The Annunciation and Mary’s fiat: The angel announces what is about to go down. How often, as I contemplate this mystery, I try to get inside Mary’s head. This angel just delivered the single biggest mind blowing message of all time. And it wasn’t over; a response was required, because God imposes His will on no one. Scripture reveals her response was immediate, and it was a complete emptying of self. “Be it done unto me.” Complete trust in the Lord. No qualifying questions back to the angel before she said yes. Just total self-denial and acceptance of God’s will. Has there been a better example of Prudence and Courage in all of human history? How far we would advance if we could each practice these virtues just a little bit every day. God, being God, could have chosen to redeem the world in any way He pleased. But because His love for us is so intense, He chose the way that would best help us understand and obey.
The Incarnation: Now it’s God’s turn. The Incarnation is the literal outpouring of God Himself into our humanity. In this instant, He became one of us in all ways except sin, by emptying Himself in a way that we can scarcely contemplate. His Divine Nature was united to His (our) human nature in a way that was real and substantial, yet not commingled, with each retaining its own properties HERE. This is the John 3:16 moment. If Mary’s fiat was a demonstration of Prudence and Courage for the ages, Christ’s Incarnation is the model of Humility par excellence. Anything less would not have been good enough for our sake, so what excuse have we?
The Agony: Fast forward 33 years. We arrive at the Garden, where Christ’s anguish is NOT METAPHORICALLY demonstrated in His sweating blood. Bursting capillaries caused by human stress. And no, our Lord was not a coward in any way. “Let this cup pass” was not some cowardly request from a fraidy cat Jesus who suddenly changed His mind about the whole deal. While it is possible He did experience fear of physical pain, in so much as He was fully human, and fear of physical pain is a natural human emotion, He was not trying to “get out of it”. He was, at this moment, contemplating what was to come, while at the same time bearing the weight of every sin ever committed and ever to be committed. Not only that, but it seems likely that Jesus in this moment was contemplating in a particular way the souls of the damned. Here he was about to undergo this tortuous death, and yet a multitude of beloved souls through the ages would choose to ignore it. That had to hurt, don’t you think? HERE“Yet not my will, but thine be done” is a complete emptying of Jesus’ human nature in subservience to His Divine Nature and God the Father.

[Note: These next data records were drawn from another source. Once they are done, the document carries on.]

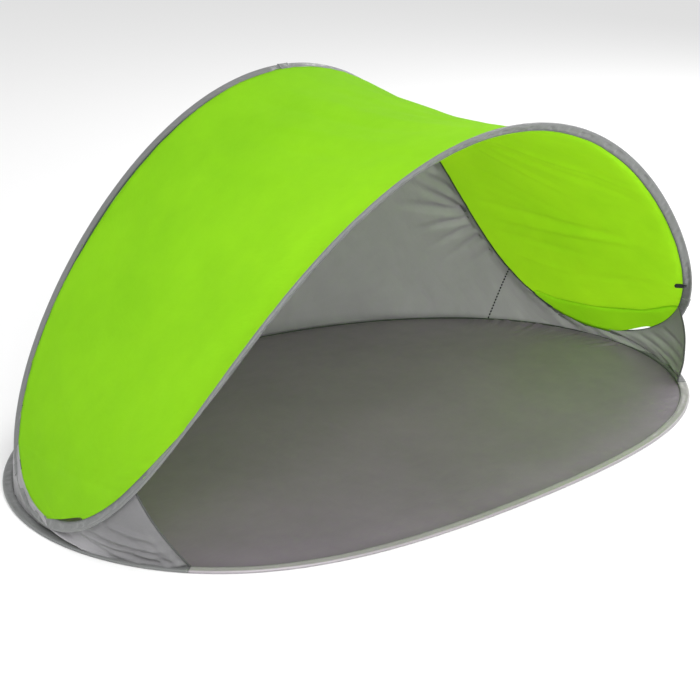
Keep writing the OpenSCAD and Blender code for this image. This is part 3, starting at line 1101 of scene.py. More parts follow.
@dataclass
class Sleeve:
    """A strip of cloth folded over a hoop's wire and sewn shut at its inner edge.

    Attributes:
        name: The piece's name.
        point: Places measured from the hoop's wire.
        start: The angle it starts at.
        end: The angle it ends at.
        step: The distance between its rings, in metres.
        closed: True if it comes back to its start.
        proud: How far it stands outside the plain outline, in metres.
        pucker: The height of its puckers, in metres.
        seed: The seed of its puckers.
        lap: True if its two ends are folded edges that stand a little proud.
        lowest: How far under the wire its underside may reach, in metres.
    """

    name: str
    point: Callable[[Array, Array, Array], Array]
    start: float
    end: float
    step: float = 0.0042
    closed: bool = False
    proud: float = 0.0
    pucker: float = 0.0011
    seed: int = 11
    lap: bool = False
    lowest: float = 1.0

    def angles(self) -> Array:
        """Angles of the rings, evenly spaced along the wire."""
        dense = np.linspace(self.start, self.end, 2001)
        run = lengths(self.point(dense, 0.0, 0.0), 0)
        count = int(round(run[-1] / self.step))
        places = np.linspace(0, run[-1], count + 1)
        return np.interp(places[:-1] if self.closed else places, run, dense)

    def build(self, finish: bpy.types.Material, edge: bpy.types.Material,
              material_slot: str) -> bpy.types.Object:
        """Makes the sleeve's mesh.

        Args:
            finish: The material of its cloth.
            edge: The material of its bound inner edge.
            material_slot: Not used.

        Returns:
            The object.
        """
        half = np.array(SLEEVE_HALF)
        mirrored = half[-2:0:-1] * (1, -1, 1)
        outline = np.concatenate([half, mirrored])
        n, b, free = outline[:, 0] * MM, outline[:, 1] * MM, outline[:, 2]
        side = np.where(np.arange(len(outline)) < len(half), 1.0, -1.0)
        s = self.angles()
        run = lengths(self.point(s, 0.0, 0.0), 0)
        total = run[-1] + self.step
        grid_run = np.broadcast_to(run[:, None], (len(s), len(n)))
        across = np.broadcast_to((n * side)[None, :], grid_run.shape) + SIDES_APART * side
        lift = (
            Ripple((0.0135, 0.012), self.pucker, self.seed, 0.7).at(grid_run, across)
            + Ripple((0.031, 0.02), self.pucker, self.seed + 1, -0.9).at(grid_run, across)
            + Ripple((0.11, 0.5), self.pucker * 0.8, self.seed + 2).at(grid_run, across))
        waver = Ripple((0.05, 0.5), 0.0008, self.seed + 3).at(grid_run, 0 * across)
        if self.closed:
            ends = ease(np.minimum(run, total - run) / 0.03)[:, None]
            lift, waver = lift * ends, waver * ends
        proud = np.full(len(s), self.proud)
        if self.lap:
            near_end = np.minimum(run, run[-1] - run)
            proud = proud + 0.0005 * np.exp(-(near_end / 0.0025) ** 2)
        height = b + side * (lift * free + proud[:, None] * np.sign(np.abs(b) + 1e-9))
        height = np.maximum(height, -self.lowest)
        inwards = n + waver * (n > 0.015) + proud[:, None] * np.where(n < 0, -1.0, 0.4)
        rings = self.point(s[:, None], inwards, height)
        points, faces = tube(rings, self.closed)
        columns = faces % len(n)
        last = len(n) - 1
        on_edge = np.all((columns >= SLEEVE_EDGE) & (columns <= last + 1 - SLEEVE_EDGE), axis=1)
        uv = np.stack([grid_run, across], -1).reshape(-1, 2)
        # Painted shade: the sleeve is darker towards its sewn inner edge.
        painted_shade = np.broadcast_to(ease((n - 0.014) / 0.008)[None, :], grid_run.shape)
        obj = make_object(
            self.name, points, faces, [finish, edge], uv=uv, slots=on_edge.astype(int),
            values={"painted_shade": painted_shade})
        return obj

    def seam(self, n: float, b: float) -> Array:
        """A line along the sleeve at n inwards and b up, in metres."""
        return self.point(self.angles()[::2], n, b)


# ---- the floor -----------------------------------------------------------------------------


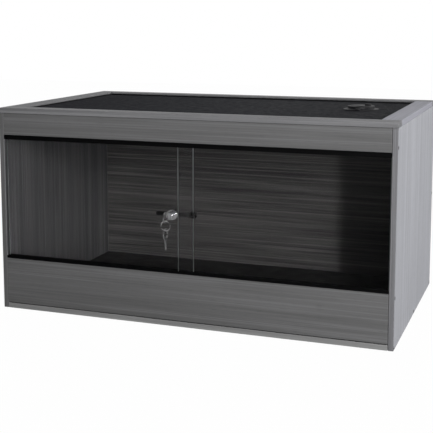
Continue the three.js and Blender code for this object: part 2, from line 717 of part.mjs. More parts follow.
const OUTER_LAMINATE = finish(0x8f8f93, 0.5);
const FRONT_LAMINATE = finish(0x626264, 0.5);
const EDGE_LAMINATE = finish(0x6e6e72, 0.5);
const LINER = finish(0x1b1b1d, 0.35);
const BLACK_PLASTIC = finish(0x0c0c0d, 0.4);
const SCREEN = finish(0x3a3b3f, 0.5, 0.4);
const CLEAR_GLASS = finish(0xcfe0dc, 0.02, 0, 0.3);
const BLACK_STEEL = finish(0x101011, 0.35, 0.8);
const CHROME = finish(0xd8dade, 0.12, 1);
const STEEL = finish(0x9a9a9c, 0.3, 1);
const NICKEL = finish(0xb8b8ba, 0.25, 1);
const GREY_PLASTIC = finish(0x4c4d52, 0.45);
const BEECH = finish(0xc8a878, 0.7);

// ---------------------------------------------------------------- assembly

const cabinet = new THREE.Group();
cabinet.name = 'terrarium_cabinet';

function add(name, geometry, look) {
  const piece = new THREE.Mesh(geometry, new THREE.MeshStandardMaterial(look));
  piece.name = name;
  cabinet.add(piece);
}

for (const side of SIDES) {
  add(`side_panel_${side.name}`, sidePanel(side), OUTER_LAMINATE);
  add(`top_rail_${side.name}`, sideRail(side), OUTER_LAMINATE);
  add(`screen_batten_${side.name}`, shortBatten(side), BLACK_PLASTIC);
  for (const place of SCREWS) {
    add(`screw_${place.place}_${side.name}`, screwGeometry(side.sign, place), BLACK_STEEL);
  }
  for (const end of ENDS) {
    add(`dowel_panel_${end.name}_${side.name}`, panelDowel(side, end), BEECH);
    add(`dowel_corner_${end.name}_${side.name}`, cornerDowel(side, end), BEECH);
  }
}
for (const end of ENDS) {
  add(`top_rail_${end.name}`, crossRail(end), EDGE_LAMINATE);
  add(`screen_batten_${end.name}`, longBatten(end), BLACK_PLASTIC);
}
add('base_panel', basePanel(), EDGE_LAMINATE);
add('back_panel', backPanel(), FRONT_LAMINATE);
add('fascia_lower', lowerFascia(), FRONT_LAMINATE);
add('fascia_upper', upperFascia(), FRONT_LAMINATE);
add('floor_liner', floorLiner(), LINER);
add('screen_mesh', screenMesh(), SCREEN);
add('track_upper', trackGeometry(UPPER_TRACK_HEIGHT, UPPER_TRACK_TOP, -1), BLACK_PLASTIC);
add('track_lower', trackGeometry(LOWER_TRACK_HEIGHT, LOWER_TRACK_FROM, 1), BLACK_PLASTIC);
add('glass_door_left', leftPane(), CLEAR_GLASS);
add('glass_door_right', rightPane(), CLEAR_GLASS);
add('lock_bar', lockBar(), BLACK_STEEL);
add('lock_body', lockBody(), CHROME);
add('lock_plug', lockPlug(), STEEL);
add('lock_pawl', lockPawl(), NICKEL);
add('key', insertedKey(), NICKEL);
add('key_ring', keyRing(), NICKEL);
add('spare_key', spareKey(), NICKEL);
add('port_base', portBase(), GREY_PLASTIC);
add('port_clamp', portClamp(), GREY_PLASTIC);
add('port_lid', portLid(), GREY_PLASTIC);

export default cabinet;
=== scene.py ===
"""A terrarium cabinet with sliding glass doors: finished surfaces, stage, lamps and camera.

Metres, +X to the right along the front, -Y the front, +Z up, the floor at z = 0.
"""
import math

import bmesh
import bpy
from bpy.props import FloatProperty, FloatVectorProperty, PointerProperty
from mathutils import Matrix, Vector


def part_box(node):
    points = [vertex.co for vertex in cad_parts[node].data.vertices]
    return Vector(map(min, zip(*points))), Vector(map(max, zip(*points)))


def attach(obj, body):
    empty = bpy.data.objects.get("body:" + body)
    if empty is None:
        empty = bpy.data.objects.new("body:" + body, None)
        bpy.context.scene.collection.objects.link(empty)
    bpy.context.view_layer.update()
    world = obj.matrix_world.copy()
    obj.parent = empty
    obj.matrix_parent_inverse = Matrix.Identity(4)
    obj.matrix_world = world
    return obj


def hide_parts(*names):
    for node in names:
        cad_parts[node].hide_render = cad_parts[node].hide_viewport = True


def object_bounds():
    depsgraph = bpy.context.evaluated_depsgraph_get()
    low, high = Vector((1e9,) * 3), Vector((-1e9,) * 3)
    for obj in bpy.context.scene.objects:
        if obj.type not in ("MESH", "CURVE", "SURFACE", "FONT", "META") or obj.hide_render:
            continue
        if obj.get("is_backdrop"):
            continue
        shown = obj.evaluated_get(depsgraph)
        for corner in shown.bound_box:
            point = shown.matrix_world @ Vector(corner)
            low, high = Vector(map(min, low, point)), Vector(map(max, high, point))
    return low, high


bl_info = {
    "name": "Terrarium Cabinet",
    "version": (1, 0, 0),
    "blender": (4, 5, 0),
    "location": "View3D > Sidebar > Cabinet",
    "description": "Builds the finished surfaces of a terrarium cabinet round its solid model",
    "category": "Object",
}

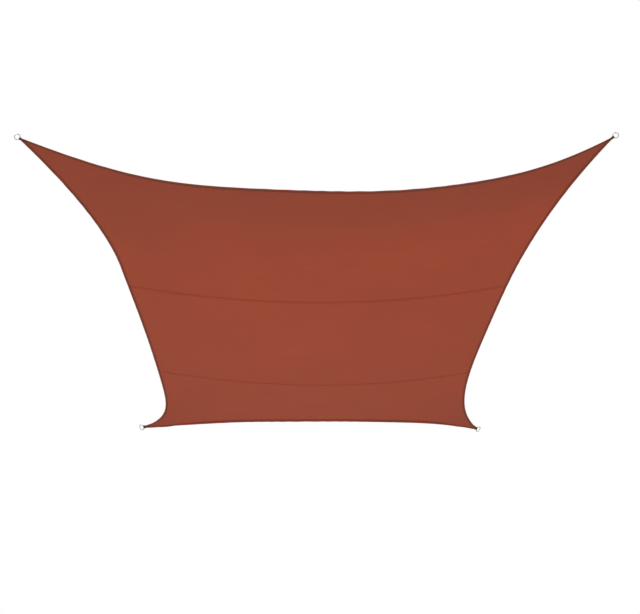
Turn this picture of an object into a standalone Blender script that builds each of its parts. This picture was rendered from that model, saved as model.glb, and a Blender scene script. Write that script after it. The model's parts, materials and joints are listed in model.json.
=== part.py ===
"""Shade sail: three cloth panels sewn along two seams, with a strap and a steel ring at each corner.

The sail hangs between four corner points, where the lines of its edges meet. They make a rectangle in the
plane Z = 0 apart from a small twist, and the origin is that rectangle's centre. Three rings have their
middles in these points, and the front left one stays a little short of its own. X runs across the sail,
Y along it from the front edge to the back edge, and Z is up. Lengths are in metres.
"""

import math
from typing import NamedTuple

import bmesh
import bpy
from mathutils import Matrix, Vector

# ---- The sail's outline and its hang ----------------------------------------------------------

ACROSS = 3.0  # between the left and the right corners
ALONG = 4.0  # between the front and the back corners
CORNER_TWIST = 0.0243  # the back left corner is this much above the plane, the back right one below


class Bow(NamedTuple):
    """A line that leaves its chord and comes back to it, such as a hollow-cut edge or a sagging one."""

    depth: float  # furthest distance from the chord
    peak: float  # where that is, as a share of the chord
    start: float  # fullness before the peak: 2 is a parabola, and more is squarer
    end: float  # fullness after the peak
    waves: tuple = ()  # heights of slow waves on top, of one half wave in the chord, of two, and so on

    def at(self, share):
        """Distance from the chord at a share of its length."""
        if share < self.peak:
            bowed = 1 - ((self.peak - share) / self.peak) ** self.start
        else:
            bowed = 1 - ((share - self.peak) / (1 - self.peak)) ** self.end
        waved = sum(size * math.sin(halves * math.pi * share) for halves, size in enumerate(self.waves, 1))
        return self.depth * bowed + waved


# Each edge is cut hollow, by this much from the straight line between its corners.
CUT = {
    "front": Bow(depth=0.266, peak=0.493, start=2.83, end=5.70, waves=(0, 0.0081, 0, 0.0123)),
    "back": Bow(depth=0.357, peak=0.495, start=1.72, end=2.63, waves=(0, 0, 0.0044, -0.0044, 0, -0.0069)),
    "left": Bow(depth=0.332, peak=0.277, start=2.04, end=9.94, waves=(0, 0, -0.0080)),
    "right": Bow(depth=0.300, peak=0.498, start=3.42, end=3.97, waves=(0, 0, -0.0043, 0.0035)),
}
SIDE_DROP = Bow(depth=0.0894, peak=0.246, start=2.13, end=1.955)  # of the side edges, below the corners
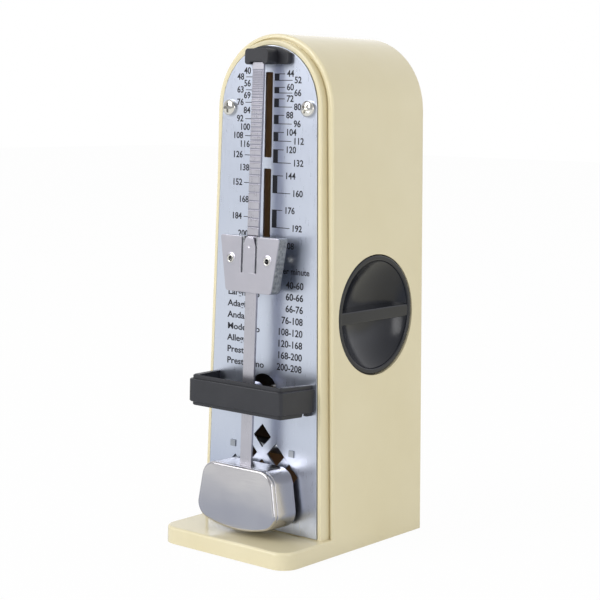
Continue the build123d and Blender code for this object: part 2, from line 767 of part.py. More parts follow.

The Way of the Cross: From the anguish of the Garden, we pass to the relative serenity of the Via. Not that it was a serene scene; it was brutal every step of the way. Rather, I’m referring here to Christ’s demeanor, His bearing. It was one of relative serenity compared with the Garden and the contrast is worthy of reflection. Isn’t it likely that His focus here shifted from that of the damned to those beloved souls He was about to save? Here he becomes the Lamb, His total submission was in His emptying. Emptying at the beating, at the trials, at the pillar, at the crowning, at the stripping, at the mocking, at the carrying, at the falling, and at the nailing. If you can watch Mel Gibson’s The Passion of the Christ, I don’t care if you’re watching it for the tenth time, and I don’t care what kind of bad ass you think you are, I don’t care if you are Marine Infantry EOD… if you can watch that movie without sobbing like a four year old girl, you have not sufficiently emptied yourself.
The Crucifixion: For this He was born, for this He came into the world. The Annunciation, Incarnation, Passion and Death of Jesus Christ are all tied together on His lips. Nearly dead at this point, Jesus is hoisted aloft. If you’ve never read a physical account of the Crucifixion, you need to HERE As the tree was the instrument of our fall, so it is the instrument of our redemption, with the complete emptying of Jesus upon it. A spiritual emptying of the God-man, and the physical emptying as well. “I am poured out like water, and all my bones are out of joint; my heart is like wax; it is melted in the midst of my bowels.”
I repeat: God, being God, could have chosen to redeem the world in any way He pleased. But because His love for us is so intense, He chose the way that would best help us understand and obey.
True conversion can only begin when you take the decision to empty yourself. It cannot be conditional. It must be total submission. That’s when God will begin His work in you. And it’s the most liberating thing you will ever experience, like chains being thrown off.
It’s not just a path, a door, or a ladder. It is the keystone you must work to perfect everyday.